▶ _Records to process_:

# # # #

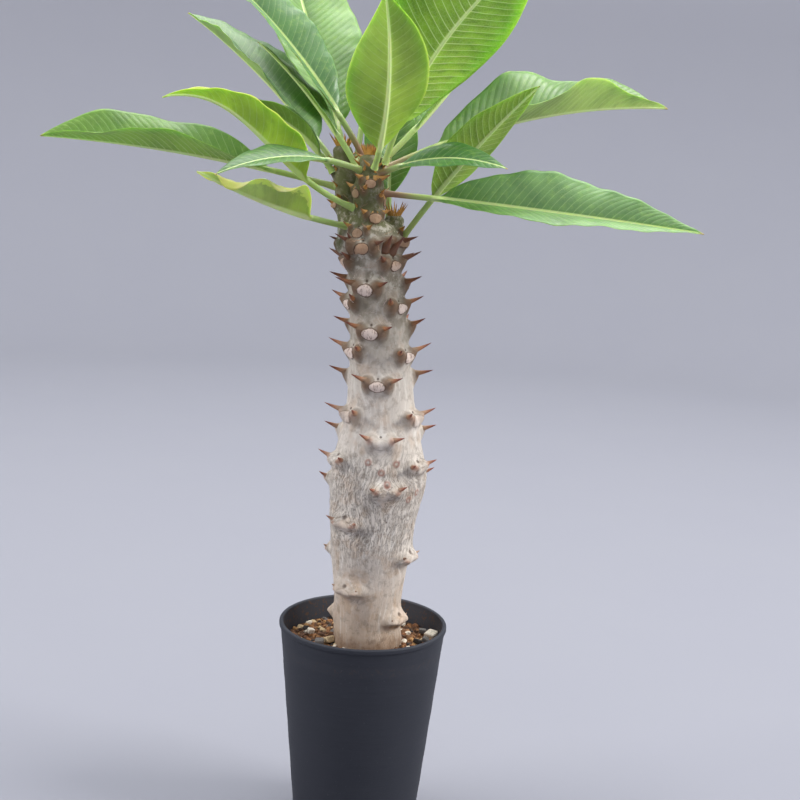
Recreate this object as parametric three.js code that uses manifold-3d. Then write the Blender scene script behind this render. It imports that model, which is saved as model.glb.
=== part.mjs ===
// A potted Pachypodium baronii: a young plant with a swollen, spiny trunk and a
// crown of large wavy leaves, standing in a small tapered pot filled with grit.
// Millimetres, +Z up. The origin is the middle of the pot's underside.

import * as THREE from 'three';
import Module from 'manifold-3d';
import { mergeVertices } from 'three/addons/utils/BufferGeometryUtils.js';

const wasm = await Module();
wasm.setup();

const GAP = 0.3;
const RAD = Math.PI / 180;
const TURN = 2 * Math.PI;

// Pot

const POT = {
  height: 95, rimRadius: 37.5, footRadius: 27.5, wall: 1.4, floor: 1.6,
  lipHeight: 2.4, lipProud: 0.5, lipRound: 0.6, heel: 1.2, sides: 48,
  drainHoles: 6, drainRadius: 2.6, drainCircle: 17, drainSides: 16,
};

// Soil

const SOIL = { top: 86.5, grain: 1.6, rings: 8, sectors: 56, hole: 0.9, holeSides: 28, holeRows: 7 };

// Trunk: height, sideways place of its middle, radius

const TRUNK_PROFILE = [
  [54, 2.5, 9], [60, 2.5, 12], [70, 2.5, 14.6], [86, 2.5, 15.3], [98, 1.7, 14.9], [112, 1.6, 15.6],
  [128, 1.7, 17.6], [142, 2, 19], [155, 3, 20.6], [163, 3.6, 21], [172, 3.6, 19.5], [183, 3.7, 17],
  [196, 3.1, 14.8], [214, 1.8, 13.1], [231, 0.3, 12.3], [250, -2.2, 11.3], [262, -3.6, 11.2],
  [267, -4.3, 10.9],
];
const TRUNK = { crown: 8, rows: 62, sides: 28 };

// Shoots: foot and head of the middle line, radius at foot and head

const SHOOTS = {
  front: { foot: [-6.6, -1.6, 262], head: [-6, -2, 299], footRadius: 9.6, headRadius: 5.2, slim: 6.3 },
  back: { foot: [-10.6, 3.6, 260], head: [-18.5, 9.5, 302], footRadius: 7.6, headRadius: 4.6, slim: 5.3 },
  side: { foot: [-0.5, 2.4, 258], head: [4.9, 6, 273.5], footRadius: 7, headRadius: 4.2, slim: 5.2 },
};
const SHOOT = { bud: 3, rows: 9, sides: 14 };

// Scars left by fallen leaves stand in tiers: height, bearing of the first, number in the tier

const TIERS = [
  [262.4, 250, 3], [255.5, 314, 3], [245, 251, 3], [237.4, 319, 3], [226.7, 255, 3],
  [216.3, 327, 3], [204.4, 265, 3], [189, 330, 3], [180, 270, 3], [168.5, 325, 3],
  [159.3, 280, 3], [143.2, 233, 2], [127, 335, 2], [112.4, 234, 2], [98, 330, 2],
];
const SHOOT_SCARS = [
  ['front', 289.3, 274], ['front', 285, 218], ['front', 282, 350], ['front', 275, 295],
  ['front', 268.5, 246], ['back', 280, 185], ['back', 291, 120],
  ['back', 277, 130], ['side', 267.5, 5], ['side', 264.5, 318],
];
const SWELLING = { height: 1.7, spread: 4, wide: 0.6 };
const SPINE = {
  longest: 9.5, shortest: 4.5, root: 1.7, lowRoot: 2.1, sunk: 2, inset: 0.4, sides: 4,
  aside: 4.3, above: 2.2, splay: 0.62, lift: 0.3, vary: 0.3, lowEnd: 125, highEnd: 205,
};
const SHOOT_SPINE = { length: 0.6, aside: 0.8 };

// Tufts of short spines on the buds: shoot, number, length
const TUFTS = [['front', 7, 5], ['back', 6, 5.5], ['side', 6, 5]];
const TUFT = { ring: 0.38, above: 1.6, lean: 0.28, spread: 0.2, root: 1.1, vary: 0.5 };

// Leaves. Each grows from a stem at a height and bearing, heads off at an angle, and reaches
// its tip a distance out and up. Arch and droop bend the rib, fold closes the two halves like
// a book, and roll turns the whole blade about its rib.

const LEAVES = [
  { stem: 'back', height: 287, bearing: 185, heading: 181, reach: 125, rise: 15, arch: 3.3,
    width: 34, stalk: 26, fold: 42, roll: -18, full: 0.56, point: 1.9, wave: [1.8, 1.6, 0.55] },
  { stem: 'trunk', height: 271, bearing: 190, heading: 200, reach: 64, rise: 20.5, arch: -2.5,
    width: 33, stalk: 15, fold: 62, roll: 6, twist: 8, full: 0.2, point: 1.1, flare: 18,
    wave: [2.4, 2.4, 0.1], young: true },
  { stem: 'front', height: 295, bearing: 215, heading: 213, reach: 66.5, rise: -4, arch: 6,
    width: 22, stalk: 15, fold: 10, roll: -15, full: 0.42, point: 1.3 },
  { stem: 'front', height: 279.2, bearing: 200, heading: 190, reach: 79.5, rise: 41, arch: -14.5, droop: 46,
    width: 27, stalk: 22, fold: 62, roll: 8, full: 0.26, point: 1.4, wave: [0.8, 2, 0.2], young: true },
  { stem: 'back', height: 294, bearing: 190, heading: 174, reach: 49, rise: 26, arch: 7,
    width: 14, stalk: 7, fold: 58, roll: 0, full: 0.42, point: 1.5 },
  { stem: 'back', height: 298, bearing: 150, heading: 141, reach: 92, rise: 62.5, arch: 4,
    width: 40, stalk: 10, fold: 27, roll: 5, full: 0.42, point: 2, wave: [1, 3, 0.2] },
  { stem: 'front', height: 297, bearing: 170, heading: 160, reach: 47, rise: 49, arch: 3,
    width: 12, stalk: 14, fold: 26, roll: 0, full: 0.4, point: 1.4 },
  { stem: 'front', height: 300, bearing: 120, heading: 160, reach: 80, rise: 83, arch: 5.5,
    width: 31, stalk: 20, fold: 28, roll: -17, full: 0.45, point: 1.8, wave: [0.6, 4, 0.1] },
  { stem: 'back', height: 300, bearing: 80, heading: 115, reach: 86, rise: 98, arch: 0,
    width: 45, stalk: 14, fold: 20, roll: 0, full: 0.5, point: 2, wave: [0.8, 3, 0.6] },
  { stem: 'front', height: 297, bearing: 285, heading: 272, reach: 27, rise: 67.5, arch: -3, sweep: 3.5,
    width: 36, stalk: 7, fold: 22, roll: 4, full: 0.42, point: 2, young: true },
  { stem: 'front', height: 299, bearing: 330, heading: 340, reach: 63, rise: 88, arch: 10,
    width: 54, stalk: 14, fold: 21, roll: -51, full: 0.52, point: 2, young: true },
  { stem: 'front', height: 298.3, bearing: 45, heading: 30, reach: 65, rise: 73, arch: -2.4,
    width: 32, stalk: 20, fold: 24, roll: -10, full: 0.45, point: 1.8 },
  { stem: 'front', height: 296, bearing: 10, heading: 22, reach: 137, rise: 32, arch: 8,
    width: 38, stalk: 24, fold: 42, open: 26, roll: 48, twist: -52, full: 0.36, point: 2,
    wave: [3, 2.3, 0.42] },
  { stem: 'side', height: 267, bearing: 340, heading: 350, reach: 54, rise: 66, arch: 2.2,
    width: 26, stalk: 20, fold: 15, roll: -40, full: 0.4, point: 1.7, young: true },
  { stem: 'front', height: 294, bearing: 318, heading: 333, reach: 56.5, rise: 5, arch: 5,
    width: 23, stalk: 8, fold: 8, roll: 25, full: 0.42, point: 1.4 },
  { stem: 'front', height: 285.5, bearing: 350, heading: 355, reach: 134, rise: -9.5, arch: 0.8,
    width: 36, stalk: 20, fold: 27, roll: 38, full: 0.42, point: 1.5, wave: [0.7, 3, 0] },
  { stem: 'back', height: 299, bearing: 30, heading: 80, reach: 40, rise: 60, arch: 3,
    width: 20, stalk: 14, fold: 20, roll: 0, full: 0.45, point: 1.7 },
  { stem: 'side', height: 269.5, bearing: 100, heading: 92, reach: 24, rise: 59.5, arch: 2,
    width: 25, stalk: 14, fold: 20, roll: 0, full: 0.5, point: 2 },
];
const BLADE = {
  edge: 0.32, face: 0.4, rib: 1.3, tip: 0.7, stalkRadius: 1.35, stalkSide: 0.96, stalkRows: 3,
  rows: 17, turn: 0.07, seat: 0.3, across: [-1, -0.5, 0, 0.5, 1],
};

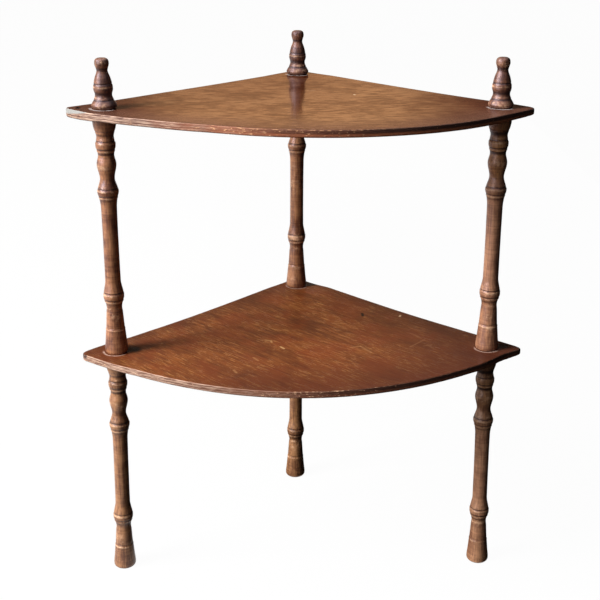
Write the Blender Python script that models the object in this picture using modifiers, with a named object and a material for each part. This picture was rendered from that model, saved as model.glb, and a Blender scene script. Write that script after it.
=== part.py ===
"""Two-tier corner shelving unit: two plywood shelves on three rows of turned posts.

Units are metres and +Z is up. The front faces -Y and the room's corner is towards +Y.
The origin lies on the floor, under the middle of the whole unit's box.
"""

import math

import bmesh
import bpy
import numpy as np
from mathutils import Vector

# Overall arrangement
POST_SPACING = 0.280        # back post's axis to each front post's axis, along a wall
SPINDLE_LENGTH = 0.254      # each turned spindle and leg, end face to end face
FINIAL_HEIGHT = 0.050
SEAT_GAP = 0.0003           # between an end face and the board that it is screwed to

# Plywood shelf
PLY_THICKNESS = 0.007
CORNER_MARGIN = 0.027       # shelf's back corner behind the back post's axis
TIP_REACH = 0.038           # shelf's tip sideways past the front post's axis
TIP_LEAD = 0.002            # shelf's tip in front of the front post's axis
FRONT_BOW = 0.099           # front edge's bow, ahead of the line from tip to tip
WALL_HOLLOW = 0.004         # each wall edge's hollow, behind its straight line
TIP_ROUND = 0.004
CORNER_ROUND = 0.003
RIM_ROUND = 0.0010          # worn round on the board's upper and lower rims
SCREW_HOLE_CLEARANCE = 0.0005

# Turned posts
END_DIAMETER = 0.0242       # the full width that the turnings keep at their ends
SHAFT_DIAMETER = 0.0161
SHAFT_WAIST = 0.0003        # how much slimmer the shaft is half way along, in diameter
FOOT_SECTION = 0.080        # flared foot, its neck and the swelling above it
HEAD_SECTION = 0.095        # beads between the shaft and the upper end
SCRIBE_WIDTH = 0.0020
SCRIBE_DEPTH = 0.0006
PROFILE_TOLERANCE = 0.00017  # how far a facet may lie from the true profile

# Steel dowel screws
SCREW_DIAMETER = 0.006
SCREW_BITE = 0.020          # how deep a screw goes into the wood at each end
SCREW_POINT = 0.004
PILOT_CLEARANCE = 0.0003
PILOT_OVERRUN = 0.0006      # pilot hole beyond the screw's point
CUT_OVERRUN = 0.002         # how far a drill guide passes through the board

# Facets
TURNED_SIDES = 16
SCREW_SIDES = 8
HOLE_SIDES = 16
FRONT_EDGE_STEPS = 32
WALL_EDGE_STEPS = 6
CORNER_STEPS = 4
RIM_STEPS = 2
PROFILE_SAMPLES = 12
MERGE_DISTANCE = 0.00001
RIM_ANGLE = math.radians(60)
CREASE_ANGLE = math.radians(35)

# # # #

▶ _What you have to do_: State the number of lines above that hold the string "part", with nothing added.

▶ _Solution to the exercise_: 3